トラックも盗難とは無縁じゃない! 積荷やナンバーの盗難も多発していた

この記事をまとめると

■トラックが「車上荒らし」や「車両盗難」の被害に遭うことがある

■トラックのナンバープレートの盗難も増加傾向

■トラックの盗難対策、有効なアイテムについて解説する

近年は海外に持ち出されるケースが多い

 トラックにまつわる盗難事件は、大きくわけて「車上荒らし」と「車両盗難」のふたつがある。前者は一般的に単独犯が多く、現金・財布・かばん・スマホ・クレジットカード(ETCカード)などといった金目のものや、積載荷物・物品などが狙われる。また、トラックの部品やパーツが盗まれることもあり、とくにデコトラではデコレーションパーツが盗られる例も少なくない。

「車上荒らし」のおもな手口は、工具などを使い窓ガラスや鍵を壊すなどして犯行に及ぶというやり方だ。これらに対しては乗用車同様、市販されている警報型盗難防止装置が有効だ。これは、振動・人の接近・車両の傾き・車両の移動といったことを感知し、クラクションなどを使って警報音を発するものである。こういった犯罪は空き巣同様に、時間がかかる・人目がある・音が鳴るなどといったことが、犯人を躊躇させるので防犯に有効だ。

 ただ、近年増加傾向にあるナンバープレートの盗難は少し事情が変わってくる。なぜなら、これは盗んだナンバープレートを次の犯罪に利用することを目的としているので、組織的な犯行である場合が多いからだ。また、ナンバープレートはスパナ程度の手もち工具1本あれば、誰でも簡単に短時間ではずすことができるという課題がある。そこで、専用工具でしかはずせない特殊なボルトでナンバープレートを取り付けるなど、対策をすることが望ましい。

 そして、ナンバープレート以上に、頭が痛いのはトラック車両本体の盗難対策である。被害に遭うと車両の損失はもちろん、損害が仕事にまで及ぶことも多いので性質が悪いといえよう。以前は、犯人が盗難車を自ら使用したり、国内で盗難車が売買されたりすることも少なくなかったので、検挙後に車両が戻ってくることも相当数あったという。しかし、近年は海外に持ち出されるケースが多いため、その可能性が低くなったようだ。
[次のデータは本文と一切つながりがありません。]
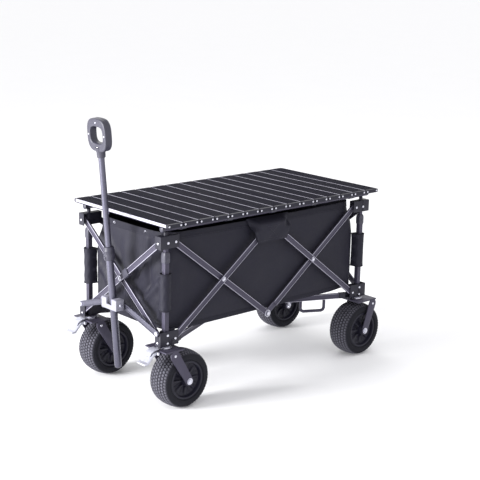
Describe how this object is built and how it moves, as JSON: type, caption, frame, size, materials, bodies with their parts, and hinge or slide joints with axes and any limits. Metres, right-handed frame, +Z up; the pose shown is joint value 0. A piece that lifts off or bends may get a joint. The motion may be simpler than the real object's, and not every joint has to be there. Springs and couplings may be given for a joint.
{
  "type": "folding camp wagon",
  "caption": "Gather-folding steel wagon with a cloth bag, swivel front wheels, telescopic pull handle and a slatted table top.",
  "frame": {"origin": "on the ground under the middle of the wagon's bounding box", "axes": "+X to the rear (handle at -X), +Y to the wagon's right, +Z up"},
  "size_m": [0.9984, 0.4654, 0.8356],
  "materials": {
    "frame_steel": "gunmetal powder coat, satin",
    "bracket_nylon": "glass-filled nylon, fine grain",
    "slat_aluminium": "black anodised, ribbed lengthwise",
    "tyre": "treaded rubber, matte",
    "plastic": "moulded, light grain",
    "bag_cloth": "coated woven polyester, slight sheen",
    "zinc": "zinc plated"
  },
  "bodies": {
    "root": {"post_lower_tube_fl": "frame_steel", "lower_bracket_fl": "bracket_nylon", "bag": "bag_cloth"},
    "link_rising_front": {"link_rising_front": "frame_steel"},
    "link_falling_front": {"link_falling_front": "frame_steel"},
    "post_fr": {"post_lower_tube_fr": "frame_steel", "lower_bracket_fr": "bracket_nylon"},
    "top_fr": {"post_upper_tube_fr": "frame_steel", "upper_bracket_fr": "bracket_nylon"},
    "link_front_rising_left": {"link_front_rising_left": "frame_steel"},
    "link_front_falling_left": {"link_front_falling_left": "frame_steel"},
    "link_rear_falling_left": {"link_rear_falling_left": "frame_steel"},
    "link_rear_rising_left": {"link_rear_rising_left": "frame_steel"},
    "post_rl": {"post_lower_tube_rl": "frame_steel", "lower_bracket_rl": "bracket_nylon", "wheel_fork_rl": "frame_steel"},
    "top_rl": {"post_upper_tube_rl": "frame_steel", "upper_bracket_rl": "bracket_nylon"},
    "top_fl": {"post_upper_tube_fl": "frame_steel", "upper_bracket_fl": "bracket_nylon"},
    "link_front_rising_right": {"link_front_rising_right": "frame_steel"},
    "link_front_falling_right": {"link_front_falling_right": "frame_steel"},
    "link_rear_falling_right": {"link_rear_falling_right": "frame_steel"},
    "link_rear_rising_right": {"link_rear_rising_right": "frame_steel"},
    "post_rr": {"post_lower_tube_rr": "frame_steel", "lower_bracket_rr": "bracket_nylon", "wheel_fork_rr": "frame_steel"},
    "top_rr": {"post_upper_tube_rr": "frame_steel", "upper_bracket_rr": "bracket_nylon"},
    "link_rising_rear": {"link_rising_rear": "frame_steel"},
    "link_falling_rear": {"link_falling_rear": "frame_steel"},
    "floor_bar_fl": {"floor_bar_fl": "frame_steel"},
    "floor_bar_rl": {"floor_bar_rl": "frame_steel", "floor_foot_loop_rl": "frame_steel"},
    "floor_bar_fr": {"floor_bar_fr": "frame_steel"},
    "floor_bar_rr": {"floor_bar_rr": "frame_steel", "floor_foot_loop_rr": "frame_steel"},
    "floor_hub": {"floor_hub": "bracket_nylon"},
    "swivel_fl": {"wheel_fork_fl": "frame_steel"},
    "brake_fl": {"brake_pedal_fl": "zinc"},
    "wheel_fl": {"tyre_fl": "tyre", "rim_fl": "plastic"},
    "wheel_rl": {"tyre_rl": "tyre", "rim_rl": "plastic"},
    "swivel_fr": {"wheel_fork_fr": "frame_steel"},
    "brake_fr": {"brake_pedal_fr": "zinc"},
    "wheel_fr": {"tyre_fr": "tyre", "rim_fr": "plastic"},
    "wheel_rr": {"tyre_rr": "tyre", "rim_rr": "plastic"},
    "handle_arm_left": {"handle_arm_left": "frame_steel"},
    "handle_arm_right": {"handle_arm_right": "frame_steel"},
    "handle_block": {"handle_block": "bracket_nylon"},
    "handle_pole": {"handle_lower_tube": "frame_steel", "handle_collar": "plastic"},
    "handle_slide": {"handle_upper_tube": "frame_steel", "handle_grip": "plastic"},
    "table": {"table_top": "slat_aluminium", "table_rail_left": "frame_steel", "table_rail_right": "frame_steel"}
  },
  "joints": [
    {"name": "frame_fold", "type": "hinge", "parent": "root", "child": "link_front_rising_left", "pos_m": [-0.3639, -0.18625, 0.215], "axis": [0, -1, 0], "range_deg": [0, 35.4], "deforming": ["bag"]},
    {"name": "link_front_falling_left_pivot", "type": "hinge", "parent": "link_front_rising_left", "child": "link_front_falling_left", "pos_m": [-0.17765, -0.18625, 0.3575], "axis": [0, -1, 0], "range_deg": [-71.8, 1]},
    {"name": "link_rear_falling_left_pivot", "type": "hinge", "parent": "link_front_rising_left", "child": "link_rear_falling_left", "pos_m": [0.0086, -0.18625, 0.5], "axis": [0, -1, 0], "range_deg": [-71.8, 1]},
    {"name": "link_rear_rising_left_pivot", "type": "hinge", "parent": "link_rear_falling_left", "child": "link_rear_rising_left", "pos_m": [0.19485, -0.18625, 0.3575], "axis": [0, -1, 0], "range_deg": [-1, 71.8]},
    {"name": "post_rl_pivot", "type": "hinge", "parent": "link_rear_falling_left", "child": "post_rl", "pos_m": [0.3811, -0.18625, 0.215], "axis": [0, -1, 0], "range_deg": [-1, 36.4]},
    {"name": "top_rl_pivot", "type": "hinge", "parent": "link_rear_rising_left", "child": "top_rl", "pos_m": [0.3811, -0.18625, 0.5], "axis": [0, -1, 0], "range_deg": [-36.4, 1]},
    {"name": "top_fl_pivot", "type": "hinge", "parent": "link_front_falling_left", "child": "top_fl", "pos_m": [-0.3639, -0.18625, 0.5], "axis": [0, -1, 0], "range_deg": [-1, 36.4]},
    {"name": "link_rising_front_pivot", "type": "hinge", "parent": "root", "child": "link_rising_front", "pos_m": [-0.3929, -0.18625, 0.215], "axis": [1, 0, 0], "range_deg": [-1, 36.4]},
    {"name": "link_falling_front_pivot", "type": "hinge", "parent": "link_rising_front", "child": "link_falling_front", "pos_m": [-0.3929, 0, 0.3575], "axis": [1, 0, 0], "range_deg": [-71.8, 1]},
    {"name": "post_fr_pivot", "type": "hinge", "parent": "link_falling_front", "child": "post_fr", "pos_m": [-0.3929, 0.18625, 0.215], "axis": [1, 0, 0], "range_deg": [-1, 36.4]},
    {"name": "top_fr_pivot", "type": "hinge", "parent": "link_rising_front", "child": "top_fr", "pos_m": [-0.3929, 0.18625, 0.5], "axis": [1, 0, 0], "range_deg": [-36.4, 1]},
    {"name": "link_front_rising_right_pivot", "type": "hinge", "parent": "post_fr", "child": "link_front_rising_right", "pos_m": [-0.3639, 0.18625, 0.215], "axis": [0, -1, 0], "range_deg": [-1, 36.4]},
    {"name": "link_front_falling_right_pivot", "type": "hinge", "parent": "link_front_rising_right", "child": "link_front_falling_right", "pos_m": [-0.17765, 0.18625, 0.3575], "axis": [0, -1, 0], "range_deg": [-71.8, 1]},
    {"name": "link_rear_falling_right_pivot", "type": "hinge", "parent": "link_front_rising_right", "child": "link_rear_falling_right", "pos_m": [0.0086, 0.18625, 0.5], "axis": [0, -1, 0], "range_deg": [-71.8, 1]},
    {"name": "link_rear_rising_right_pivot", "type": "hinge", "parent": "link_rear_falling_right", "child": "link_rear_rising_right", "pos_m": [0.19485, 0.18625, 0.3575], "axis": [0, -1, 0], "range_deg": [-1, 71.8]},
    {"name": "post_rr_pivot", "type": "hinge", "parent": "link_rear_falling_right", "child": "post_rr", "pos_m": [0.3811, 0.18625, 0.215], "axis": [0, -1, 0], "range_deg": [-1, 36.4]},
    {"name": "top_rr_pivot", "type": "hinge", "parent": "link_rear_rising_right", "child": "top_rr", "pos_m": [0.3811, 0.18625, 0.5], "axis": [0, -1, 0], "range_deg": [-36.4, 1]},
    {"name": "link_rising_rear_pivot", "type": "hinge", "parent": "post_rl", "child": "link_rising_rear", "pos_m": [0.4101, -0.18625, 0.215], "axis": [1, 0, 0], "range_deg": [-1, 36.4]},
    {"name": "link_falling_rear_pivot", "type": "hinge", "parent": "link_rising_rear", "child": "link_falling_rear", "pos_m": [0.4101, 0, 0.3575], "axis": [1, 0, 0], "range_deg": [-71.8, 1]},
    {"name": "floor_bar_fl_pivot", "type": "hinge", "parent": "root", "child": "floor_bar_fl", "pos_m": [-0.3359, -0.17225, 0.2055], "axis": [0.4472, -0.8944, 0], "range_deg": [-1, 83.54]},
    {"name": "floor_bar_rl_pivot", "type": "hinge", "parent": "post_rl", "child": "floor_bar_rl", "pos_m": [0.3531, -0.17225, 0.2055], "axis": [0.4472, 0.8944, 0], "range_deg": [-1, 83.54]},
    {"name": "floor_bar_fr_pivot", "type": "hinge", "parent": "post_fr", "child": "floor_bar_fr", "pos_m": [-0.3359, 0.17225, 0.2055], "axis": [-0.4472, -0.8944, 0], "range_deg": [-1, 83.54]},
    {"name": "floor_bar_rr_pivot", "type": "hinge", "parent": "post_rr", "child": "floor_bar_rr", "pos_m": [0.3531, 0.17225, 0.2055], "axis": [-0.4472, 0.8944, 0], "range_deg": [-1, 83.54]},
    {"name": "floor_hub_pivot", "type": "hinge", "parent": "floor_bar_fl", "child": "floor_hub", "pos_m": [-0.06116, -0.03488, 0.1995], "axis": [0.4472, -0.8944, 0], "range_deg": [-83.54, 1]},
    {"name": "handle_arm_left_pivot", "type": "hinge", "parent": "root", "child": "handle_arm_left", "pos_m": [0.0086, -0.18625, 0.238], "axis": [1, 0, 0], "range_deg": [-1, 58.07]},
    {"name": "handle_arm_right_pivot", "type": "hinge", "parent": "post_fr", "child": "handle_arm_right", "pos_m": [0.0086, 0.18625, 0.238], "axis": [1, 0, 0], "range_deg": [-58.07, 1]},
    {"name": "handle_block_pivot", "type": "hinge", "parent": "handle_arm_left", "child": "handle_block", "pos_m": [0.0086, -0.022, 0.288], "axis": [1, 0, 0], "range_deg": [-58.07, 1]},
    {"name": "handle_tilt", "type": "hinge", "parent": "handle_block", "child": "handle_pole", "pos_m": [-0.4393, 0, 0.288], "axis": [0, -1, 0], "range_deg": [0, 24]},
    {"name": "handle_extend", "type": "slide", "parent": "handle_pole", "child": "handle_slide", "axis": [-0.0872, 0, 0.9962], "range_m": [-0.258, 0]},
    {"name": "swivel_fl_turn", "type": "hinge", "parent": "root", "child": "swivel_fl", "pos_m": [-0.3929, -0.18025, 0.1905], "axis": [0, 0, 1], "continuous": true},
    {"name": "swivel_fr_turn", "type": "hinge", "parent": "post_fr", "child": "swivel_fr", "pos_m": [-0.3929, 0.18025, 0.1905], "axis": [0, 0, 1], "continuous": true},
    {"name": "wheel_fl_spin", "type": "hinge", "parent": "swivel_fl", "child": "wheel_fl", "pos_m": [-0.3349, -0.18025, 0.0865], "axis": [0, 1, 0], "continuous": true},
    {"name": "wheel_rl_spin", "type": "hinge", "parent": "post_rl", "child": "wheel_rl", "pos_m": [0.4131, -0.18025, 0.0865], "axis": [0, 1, 0], "continuous": true},
    {"name": "wheel_fr_spin", "type": "hinge", "parent": "swivel_fr", "child": "wheel_fr", "pos_m": [-0.3349, 0.18025, 0.0865], "axis": [0, 1, 0], "continuous": true},
    {"name": "wheel_rr_spin", "type": "hinge", "parent": "post_rr", "child": "wheel_rr", "pos_m": [0.4131, 0.18025, 0.0865], "axis": [0, 1, 0], "continuous": true},
    {"name": "brake_fl_press", "type": "hinge", "parent": "swivel_fl", "child": "brake_fl", "pos_m": [-0.4309, -0.18025, 0.1815], "axis": [0, -1, 0], "range_deg": [0, 16]},
    {"name": "brake_fr_press", "type": "hinge", "parent": "swivel_fr", "child": "brake_fr", "pos_m": [-0.4309, 0.18025, 0.1815], "axis": [0, -1, 0], "range_deg": [0, 16]},
    {"name": "table_lift", "type": "slide", "parent": "top_fl", "child": "table", "axis": [0, 0, 1], "range_m": [0, 0.3]}
  ],
  "couplings": [
    {"joint": "link_front_falling_left_pivot", "follows": "frame_fold", "ratio": -2},
    {"joint": "link_rear_falling_left_pivot", "follows": "frame_fold", "ratio": -2},
    {"joint": "link_rear_rising_left_pivot", "follows": "frame_fold", "ratio": 2},
    {"joint": "post_rl_pivot", "follows": "frame_fold", "ratio": 1},
    {"joint": "top_rl_pivot", "follows": "frame_fold", "ratio": -1},
    {"joint": "top_fl_pivot", "follows": "frame_fold", "ratio": 1},
    {"joint": "link_rising_front_pivot", "follows": "frame_fold", "ratio": 1},
    {"joint": "link_falling_front_pivot", "follows": "frame_fold", "ratio": -2},
    {"joint": "post_fr_pivot", "follows": "frame_fold", "ratio": 1},
    {"joint": "top_fr_pivot", "follows": "frame_fold", "ratio": -1},
    {"joint": "link_front_rising_right_pivot", "follows": "frame_fold", "ratio": 1},
    {"joint": "link_front_falling_right_pivot", "follows": "frame_fold", "ratio": -2},
    {"joint": "link_rear_falling_right_pivot", "follows": "frame_fold", "ratio": -2},
    {"joint": "link_rear_rising_right_pivot", "follows": "frame_fold", "ratio": 2},
    {"joint": "post_rr_pivot", "follows": "frame_fold", "ratio": 1},
    {"joint": "top_rr_pivot", "follows": "frame_fold", "ratio": -1},
    {"joint": "link_rising_rear_pivot", "follows": "frame_fold", "ratio": 1},
    {"joint": "link_falling_rear_pivot", "follows": "frame_fold", "ratio": -2},
    {"joint": "floor_bar_fl_pivot", "follows": "frame_fold", "ratio": 2.3316},
    {"joint": "floor_bar_rl_pivot", "follows": "frame_fold", "ratio": 2.3316},
    {"joint": "floor_bar_fr_pivot", "follows": "frame_fold", "ratio": 2.3316},
    {"joint": "floor_bar_rr_pivot", "follows": "frame_fold", "ratio": 2.3316},
    {"joint": "floor_hub_pivot", "follows": "frame_fold", "ratio": -2.3316},
    {"joint": "handle_arm_left_pivot", "follows": "frame_fold", "ratio": 1.6122},
    {"joint": "handle_arm_right_pivot", "follows": "frame_fold", "ratio": -1.6122},
    {"joint": "handle_block_pivot", "follows": "frame_fold", "ratio": -1.6122}
  ]
}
 犯行する側も特殊詐欺と同様に、指示役/窃盗実行役/運搬役/分解・改造・整備役/売却役などにわかれており、組織的に犯罪集団化したパターンが増えている。結果、検挙が末端(実行役)に留まって実態解明が難しくなっているのだ。

簡単に移動できないような工夫を

 こういった組織的な窃盗の場合、短時間で強引に犯行を行うため、少々の対策では防ぐことが難しいことも多い。ポイントになるのは、おもにふたつ。

 1)車両のもち出しに時間がかかる(トラックを動かしにくい状況にするなど)
2)駐車場所がしっかりと監視されている

 といった状況を作り出すことだ。トラックを動かしにくくするには、駐車場に鍵付きの門・シャッター・鎖などを設置するとよい。複数台のトラックがあるときは車両間隔を詰めて駐車をするなど、簡単に移動できないような工夫をすることも大切だ。ハンドルロックやタイヤロックといった、物理的な盗難防止装置を組み合わせて使用するとさらに効果が高まる。

 監視をするには駐車場と事務所が近いことが望ましいが、そうでない場合も多々あるだろう。そこで、駐車場に録画型防犯カメラを取り付けたり、ドラレコを駐車監視型にしたりすると防犯効果が期待できる。また、車両にはGPS追跡装置を取り付けておくとよい。

 これらに共通するのは、設置&取付するだけではなく、必ずステッカーや看板などで「(防犯の仕組みが)ついています」とアピールをすることである。なぜなら、防犯は盗難に遭わないないように対策をすることであって、決して検挙を目的としているわけではないからだ。

 ほかにも、駐車場に砂利を敷く(歩けば音が鳴る)とか、人感センサー付きライトを設置するとか、比較的簡単に実行できる対策も多数ある。年を追うごとに巧妙になるトラック盗難を防ぐには、複数の有効な防犯対策を組み合わせて行い、被害を最小限に抑える努力をしなければならないといえよう。